Linguaggi logori, pigrizie professionali
Il rifiuto di Beppe Grillo di avere a che fare con i giornali e le televisioni è anche un effetto della loro crisi di credibilità, scrive Michele Serra
La vittoria del Movimento 5 Stelle alle elezioni e la sua contestazione nei confronti del sistema italiano dell’informazione ha generato negli ultimi giorni delle comprensibili reazioni di egual disprezzo da parte di molti giornalisti, ma anche una prima riflessione critica e autocritica sullo scadimento di qualità dell’informazione e della sua capacità di raccontare e capire. Oggi ne scrive in prima pagina su Repubblica Michele Serra, spiegando come il problema non siano le povere analisi di Beppe Grillo sui giornalisti:
A ciascuno il suo: così come “ai politici”, anche “ai giornalisti” viene richiesta una riflessione profonda, se è vero, come è vero, che ci siamo ritrovati più o meno tutti dentro uno scenario imprevisto, pur essendo deputati per mestiere, noi per primi, a prevederlo. Grillo, che spesso è sopraffatto dalle proprie idee, traduce questa crisi profonda della rappresentazione mediatica nella questione, piuttosto meschina, del “chi ti paga” (in questo, è l’autoparodia del ligure diffidente). Non si rende conto di essere molto riduttivo.

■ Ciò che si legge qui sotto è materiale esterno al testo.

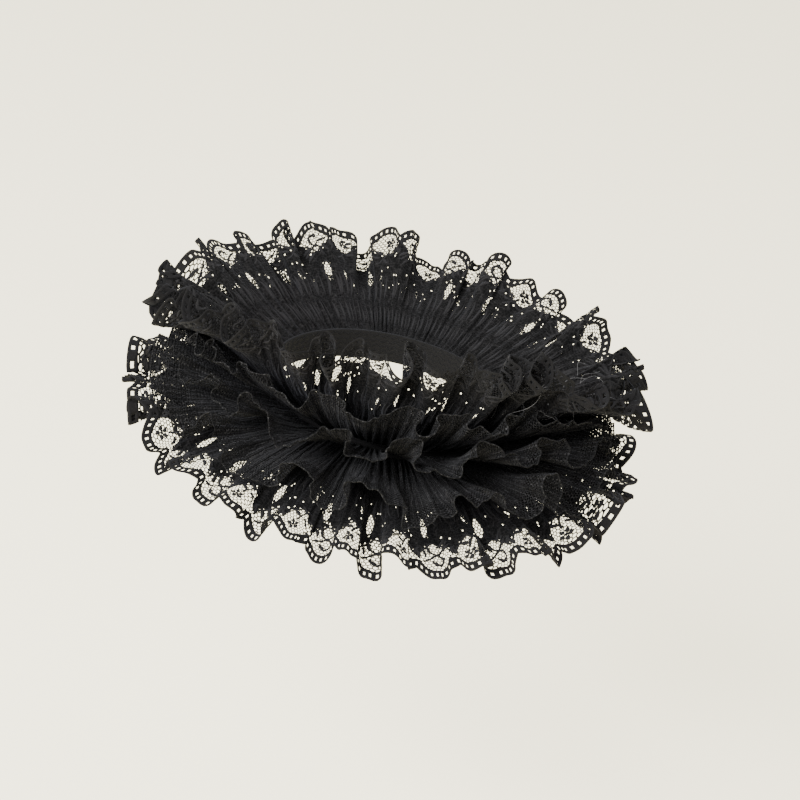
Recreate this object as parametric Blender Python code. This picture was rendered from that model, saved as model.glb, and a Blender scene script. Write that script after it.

La crisi è molto di più. È il frutto di linguaggi logori, categorie di giudizio consumate, pigrizie professionali. Un solo esempio: da quanti anni diciamo, noi dei giornali, che le schermaglie politiche romane, le cronache del sottobosco partitico, il gergo interno dei palazzi, non rappresentano più nessuno se non gli attori di quella commediola senza pubblico? E da quanti anni, noi dei giornali (per non dire dei telegiornali) continuiamo a dare spazio a quelle parole vuote e a quelle persone in buona parte poco significanti e poco rappresentative?